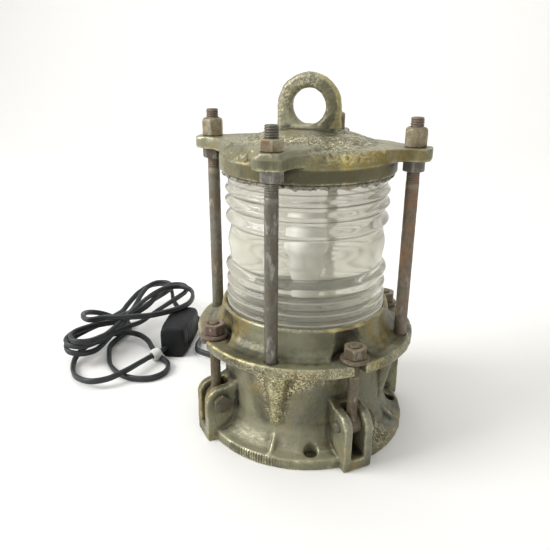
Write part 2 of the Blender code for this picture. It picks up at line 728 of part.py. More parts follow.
def bulb():
    """A screw cap in the lampholder and a pear-shaped bulb standing on it."""
    top, radius, centre = BULB_CAP_TOP, BULB_RADIUS, BULB_CENTRE
    base = [(0, top), (13.3 * MM, top), (13.3 * MM, 120 * MM), (9 * MM, 116 * MM),
            (4 * MM, 113 * MM), (0, 113 * MM)]
    add("bulb_cap", turned_mesh("bulb_cap", base, 20), BRIGHT_BRASS)
    globe = [(0, centre + radius)]
    for k in range(1, 8):
        a = math.radians(90 - 20 * k)
        globe.append((radius * math.cos(a), centre + radius * math.sin(a)))
    globe += [(13.6 * MM, 158 * MM), (12.6 * MM, top + GAP), (0, top + GAP)]
    add("bulb_glass", turned_mesh("bulb_glass", globe, 24), PEARL_GLASS)


def inner_leads():
    start = around(GLAND_ANGLE, 70.5 * MM, GLAND_HEIGHT).translation
    for name, side, look in (("brown", 1, BROWN_LEAD), ("blue", -1, BLUE_LEAD)):
        shift = Vector((0.4, 0.9, 0)) * 2.4 * MM * side
        route = [
            start + shift, start * 0.8 + shift + Vector((0, 0, 10 * MM)),
            Vector((-26 * MM, 14 * MM * side + 4 * MM, 60 * MM)),
            Vector((-6 * MM, 14 * MM * side, 70 * MM)),
            Vector((0, 13.5 * MM * side, HOLDER_BOTTOM - GAP)),
        ]
        mesh = tube_mesh("inner_lead_" + name, route, 1.4 * MM, 9 * MM)
        add("inner_lead_" + name, mesh, look)


def cable_gland():
    """The gland body through the wall, and the dome nut that grips the cord."""
    bore = CORD_RADIUS + 2 * GAP
    wall_out = 86.6 * MM
    hexagon = rod_mesh("gland_body", 13 * MM, wall_out, wall_out + 6 * MM, 6)
    hexagon.transform(gland_axis())
    body = add("gland_body", hexagon, BRIGHT_BRASS)
    stub = rod_mesh("gland_stub", 9.4 * MM, 71 * MM, wall_out + 3 * MM, 16)
    hole = rod_mesh("gland_bore", bore, 60 * MM, 0.12, 16)
    for mesh, operation in ((stub, "UNION"), (hole, "DIFFERENCE")):
        mesh.transform(gland_axis())
        combine(body, tool(mesh.name, mesh), operation)
    start = wall_out + 6 * MM + GAP
    dome = [(bore, GLAND_MOUTH), (6 * MM, GLAND_MOUTH), (10 * MM, GLAND_MOUTH - 3 * MM),
            (11 * MM, start + 3 * MM), (11 * MM, start), (bore, start)]
    nut = turned_mesh("gland_nut", dome, 16)
    nut.transform(gland_axis())
    add("gland_nut", nut, BRIGHT_BRASS)


def stadium_mesh(name, a, b, half, low, high):
    """An outline with round ends about two centres, extruded."""
    facing = math.degrees(math.atan2((b - a).y, (b - a).x))
    outline = arc((b.x, b.y), half, facing - 90, facing + 90, 10)
    outline += arc((a.x, a.y), half, facing + 90, facing + 270, 10)
    mesh = plate_mesh(name, outline, high - low)
    mesh.transform(Matrix.Translation((0, 0, low)))
    return mesh


def plug_place():
    return Matrix.Translation(PLUG_CENTRE) @ Matrix.Rotation(PLUG_TURN, 4, "Z")


def cord():
    """The tail from the gland to the hank, the coiled stretches and the lead into the plug."""
    out = around(GLAND_ANGLE, 1.0).translation.normalized()
    lift = Vector((0, 0, 1))
    mouth = out * (GLAND_MOUTH + GAP) + lift * GLAND_HEIGHT
    along = (HANK_B - HANK_A).normalized()
    side = Vector((along.y, -along.x, 0))
    meet = HANK_A.lerp(HANK_B, 0.78) + side * (HANK_HALF + 1.5 * GAP) + lift * 9 * MM
    floor = lift * FLOOR_CORD
    tail = [
        mouth, mouth + out * 11 * MM - lift * 1.5 * MM, mouth + out * 25 * MM - lift * 12 * MM,
        mouth + out * 37 * MM - lift * 28 * MM, Vector((-147, 59.5, 0.6)) * MM + floor,
        Vector((-160, 66, 0)) * MM + floor, Vector((-167, 84, 0)) * MM + floor,
        Vector((-174, 112, 0)) * MM + floor, Vector((-186, 141, 0)) * MM + floor,
        Vector((-208, 156, 0)) * MM + floor, Vector((-232, 152, 0)) * MM + floor,
        meet + side * 8 * MM, meet,
    ]
    add("cord_tail", tube_mesh("cord_tail", tail, CORD_RADIUS, 9 * MM), CORD_PVC)
    hank = stadium_mesh("cord_hank", HANK_A, HANK_B, HANK_HALF, COIL_BOTTOM, HANK_TOP)
    add("cord_hank", hank, CORD_PVC)
    loop = stadium_mesh("cord_loop", LOOP_A, LOOP_B, LOOP_HALF, COIL_BOTTOM, LOOP_TOP)
    add("cord_loop", loop, CORD_PVC)
    plug_face = plug_place() @ Vector((0, -PLUG_SIZE.y / 2 - 3 * GAP, LEAD_HEIGHT))
    plug_back = (plug_place().to_3x3() @ Vector((0, -1, 0))).normalized()
    loop_side = Vector((-0.205, 0.979, 0))
    leave = LOOP_B + loop_side * (LOOP_HALF + 2 * GAP) + Vector((15, 3.1, 6.5)) * MM
    lead = [leave, leave + loop_side * 4 * MM, plug_face + plug_back * 5 * MM, plug_face]
    add("cord_plug_lead", tube_mesh("cord_plug_lead", lead, CORD_RADIUS, 5 * MM), CORD_PVC)
    add("cord_tie", tie_mesh(lead[1], lead[2]), TIE_PLASTIC)


def tie_mesh(start, end):
    """A pale clip round the lead, midway between two points on it."""
    inner, outer, half = CORD_RADIUS + 0.9 * MM, 7 * MM, 2.5 * MM
    ring = [(inner, half), (outer - 1 * MM, half), (outer, 0), (outer - 1 * MM, -half),
            (inner, -half)]
    mesh = turned_mesh("cord_tie", ring, 16)
    turn = (end - start).to_track_quat("Z", "Y").to_matrix().to_4x4()
    mesh.transform(Matrix.Translation((start + end) / 2) @ turn)
    return mesh


def plug():
    size = PLUG_SIZE
    low = Vector((-size.x / 2, -size.y / 2, GAP))
    high = Vector((size.x / 2, size.y / 2, size.z))
    block = add("plug_body", box_mesh("plug_body", low, high), CORD_PVC)
    block.matrix_world = plug_place()
    rounding = block.modifiers.new("rounding", "BEVEL")
    rounding.width = 5 * MM
    rounding.segments = 3
    for name, x, lean in (("line", -6.9 * MM, 30), ("neutral", 6.9 * MM, -30)):
        blade = box_mesh("plug_pin_" + name, (-3.15 * MM, 0, -0.8 * MM), (3.15 * MM, 17 * MM, 0.8 * MM))
        blade.transform(Matrix.Rotation(math.radians(lean), 4, "Y"))
        blade.transform(Matrix.Translation((x, size.y / 2 + GAP, 18 * MM)))
        pin = add("plug_pin_" + name, blade, BRIGHT_BRASS)
        pin.matrix_world = plug_place()


base_body()
body_gasket()
upper_flange()
lens_gasket()
lens()
cap_gasket()
cap()
tie_rods()
swing_bolts()
lamp_bracket()
lampholder()
bulb()
inner_leads()
cable_gland()
cord()
plug()
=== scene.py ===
"""Ship lantern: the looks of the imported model, its cord, and the studio that it stands in.

Everything is in metres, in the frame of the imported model: +Z up, and the tie rods on the X and Y axes.
"""

import math

import bmesh
import bpy
import numpy as np
from mathutils import Matrix, Vector, noise


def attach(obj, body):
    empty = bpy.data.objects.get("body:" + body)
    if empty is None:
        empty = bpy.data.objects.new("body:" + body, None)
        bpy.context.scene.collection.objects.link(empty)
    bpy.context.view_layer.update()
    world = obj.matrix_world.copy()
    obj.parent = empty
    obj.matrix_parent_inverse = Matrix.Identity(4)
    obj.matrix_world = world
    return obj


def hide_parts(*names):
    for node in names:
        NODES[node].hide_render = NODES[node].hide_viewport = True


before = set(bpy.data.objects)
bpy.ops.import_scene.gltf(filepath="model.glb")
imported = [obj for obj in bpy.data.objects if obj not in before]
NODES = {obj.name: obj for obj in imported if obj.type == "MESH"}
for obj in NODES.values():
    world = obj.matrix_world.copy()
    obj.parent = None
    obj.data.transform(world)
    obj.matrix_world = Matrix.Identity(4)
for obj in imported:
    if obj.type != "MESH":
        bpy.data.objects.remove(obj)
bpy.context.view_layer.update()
MM = 0.001
ROOT = "lantern"
ROD_SITES = {"right": 0, "back": 90, "left": 180, "front": 270}
SWING_SITES = {"back_right": 45, "back_left": 135, "front_left": 225, "front_right": 315}
BOLT_CIRCLE = 98.9 * MM
PIN_HEIGHT = 42.5 * MM

CAMERA_SPOT = (0.1687, -0.5503, 0.3748)
CAMERA_LENS = 39.63
CAMERA_PITCH = math.radians(20.73)
CAMERA_HEADING = math.radians(110.11)
CAMERA_ROLL = math.radians(0.28)


# ---------------------------------------------------------------- camera

def put(item):
    bpy.context.scene.collection.objects.link(item)


def add_camera():
    data = bpy.data.cameras.new("camera")
    data.lens = CAMERA_LENS
    data.sensor_width = 36.0
    data.clip_start = 0.01
    camera = bpy.data.objects.new("camera", data)
    put(camera)
    across, down = math.cos(CAMERA_PITCH), math.sin(CAMERA_PITCH)
    way = Vector((across * math.cos(CAMERA_HEADING), across * math.sin(CAMERA_HEADING), -down))
    turn = way.to_track_quat("-Z", "Y").to_matrix().to_4x4() @ Matrix.Rotation(CAMERA_ROLL, 4, "Z")
    camera.matrix_world = Matrix.Translation(CAMERA_SPOT) @ turn
    bpy.context.scene.camera = camera


# ---------------------------------------------------------------- node materials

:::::

PROBLEM REQUIREMENTS
Write out, exactly and with nothing else, the lines of the listing above from its first line through the line with "name, mesh, look)".

RESPONSE TO THIS TASK
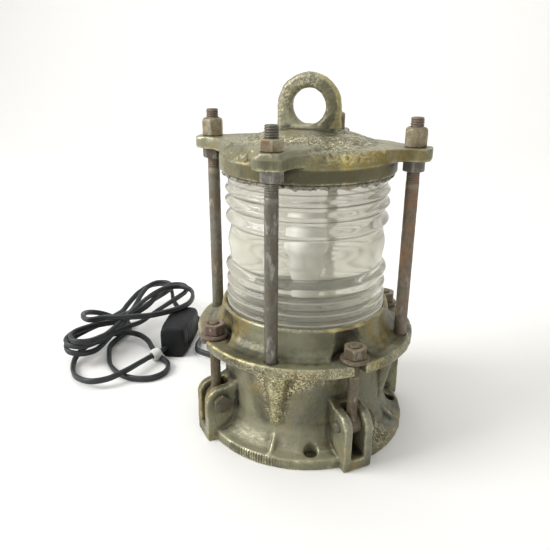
Write part 2 of the Blender code for this picture. It picks up at line 728 of part.py. More parts follow.
def bulb():
    """A screw cap in the lampholder and a pear-shaped bulb standing on it."""
    top, radius, centre = BULB_CAP_TOP, BULB_RADIUS, BULB_CENTRE
    base = [(0, top), (13.3 * MM, top), (13.3 * MM, 120 * MM), (9 * MM, 116 * MM),
            (4 * MM, 113 * MM), (0, 113 * MM)]
    add("bulb_cap", turned_mesh("bulb_cap", base, 20), BRIGHT_BRASS)
    globe = [(0, centre + radius)]
    for k in range(1, 8):
        a = math.radians(90 - 20 * k)
        globe.append((radius * math.cos(a), centre + radius * math.sin(a)))
    globe += [(13.6 * MM, 158 * MM), (12.6 * MM, top + GAP), (0, top + GAP)]
    add("bulb_glass", turned_mesh("bulb_glass", globe, 24), PEARL_GLASS)


def inner_leads():
    start = around(GLAND_ANGLE, 70.5 * MM, GLAND_HEIGHT).translation
    for name, side, look in (("brown", 1, BROWN_LEAD), ("blue", -1, BLUE_LEAD)):
        shift = Vector((0.4, 0.9, 0)) * 2.4 * MM * side
        route = [
            start + shift, start * 0.8 + shift + Vector((0, 0, 10 * MM)),
            Vector((-26 * MM, 14 * MM * side + 4 * MM, 60 * MM)),
            Vector((-6 * MM, 14 * MM * side, 70 * MM)),
            Vector((0, 13.5 * MM * side, HOLDER_BOTTOM - GAP)),
        ]
        mesh = tube_mesh("inner_lead_" + name, route, 1.4 * MM, 9 * MM)
        add("inner_lead_" + name, mesh, look)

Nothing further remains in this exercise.